I really pride myself in digging deep into the lyric trying to connect with the listener because I don't want my fans to think, “Hey, you know, Josh's got great songs, but they're vanilla lyrics.” I want them to genuinely listen to the words, and then connect a melody with a memory. That's a big thing for me. You've got five seconds or ten seconds to connect with somebody immediately for them to want to listen to the rest of your songs.

I think I've grown a hell of a lot when it comes to to writing. I can't wait to grow more. I'm really hard on myself and you can ask anybody who knows me. I never think that it's good enough and I'm always gonna push for more. I take criticism very, very, very well. I'm going to find the negative in it and try to fix it. it's fun for me to get in rooms with veteran writers and truly learn from them.

I'm really passionate about writing especially in my own material.

What was your turning point? When did you know you were more than a fan, you were an artist?

I found myself absolutely hating every bit of everything that I ever did. But I found myself in a good spot and started playing guitar and piano again. Then a buddy of mine heard me singing on someone’s phone one day. I think I had been singing at church. While we were at the gym, my friend asked me to sing at his birthday party. I has never really done a gig. But I though I would try it. Somebody My friends wife went to college with Nathan Chapman at Lee University, which is where I'm from in Cleveland. My friend told me that Nathan wants to meet you like Monday, can you meet with him? So I go meet with Nathan. We talk and kind of playing some songs and stuff like that. I got a phone call about probably an hour and a half later from Nathan offering me a deal and telling me I should move to Nashville.

We picked up the life and moved. I never was happy until I moved to Nashville.

I never really truly found who I was until I moved. I wouldn't never go back. Absolutely not. I love my family there and stuff like that. But when you find that turning point, you never want to go back to what it was. Thats when I knew that music was for me.

What is the biggest lesson you have learned since moving to Nashville?

Ive definitely grown musically and with songwriting since I’ve been here. Before I moved, I had killer job and was making good money and I quit and knocked on every door, downtown Nashville and just started playing. I think that that changed my perspective. It changed me to be more thankful that I’m able to do what I'm able to do, reach the people I'm able to reach and just have fun with life.

You had the opportunity to go out on the road with Drake White in 2021. What was the biggest thing that you've learned from?

Drake is a nose to the grindstone never quit kind of guy. I've been blessed to have him in my corner. I think that the biggest thing I took away from that is to never give up. To always push no matter the circumstance. The guy learned to walk again and play guitar again. Drake is the staple of overcoming adversity. I think that I he definitely gave me a perspective on don't ever quit.

In Nashville, it is very easy for you to get there. It's a 10 year town, I'm two and a half years into it. I feel like my my time here has been very well spent. But sometimes you get in your head. Nashville’s a love, hate thing. There are times I'll be honest with you, where I'm like, I don't want do this anymore. I'm done. Then there's times where I'm living high on the hog, and I’m getting open for Drake. He has just been a big mentor and hero to me.

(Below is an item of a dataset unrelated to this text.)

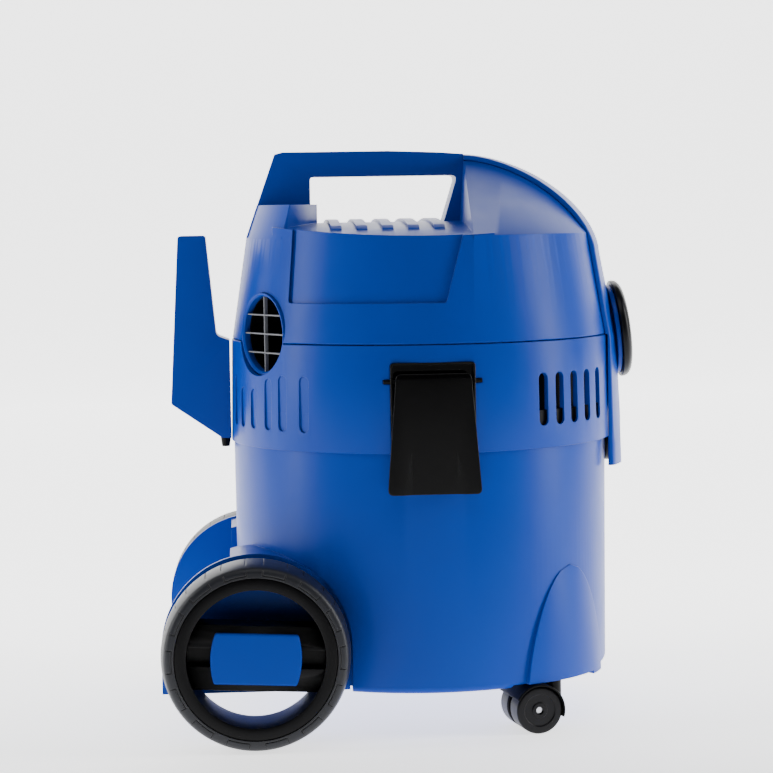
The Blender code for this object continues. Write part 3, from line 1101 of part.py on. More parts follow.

How do you define country music?

I define country music as a place to not only be yourself and love yourself, but a place to connect to people in the places that you've been before and the places that you're going. There’s a lot that country music stands for. And for me, it's all about healing. It's all about the songs about heartbreak and drinking too much beer one night and getting in a fight with your own lady. I think country music is, about forgiveness and it's about learning. It is my life, I just couldn't be more thankful to be a part of it, for sure.

What is next for you in 2022?

So we're looking at putting out a EP, I think it's either end of February or early March. It's going be two more songs, along side Whiskey Wins and Big on the Little Things. gonna add in whiskey wins and bigger little things with it. The new songs I love playing them because I watch people two step to it and that's kind of my thing. One song is more about what I miss about my hometown and what makes “country” country. And the other is a good feeling, driving down backroads kind of song. I'm a pretty big advocate about keeping country country.

Im excited to play more private gigs and get to play the songs I love and not be a human jukebox. Im excited to get back on the road and have some more music videos and music for y’all. 2022 will be great!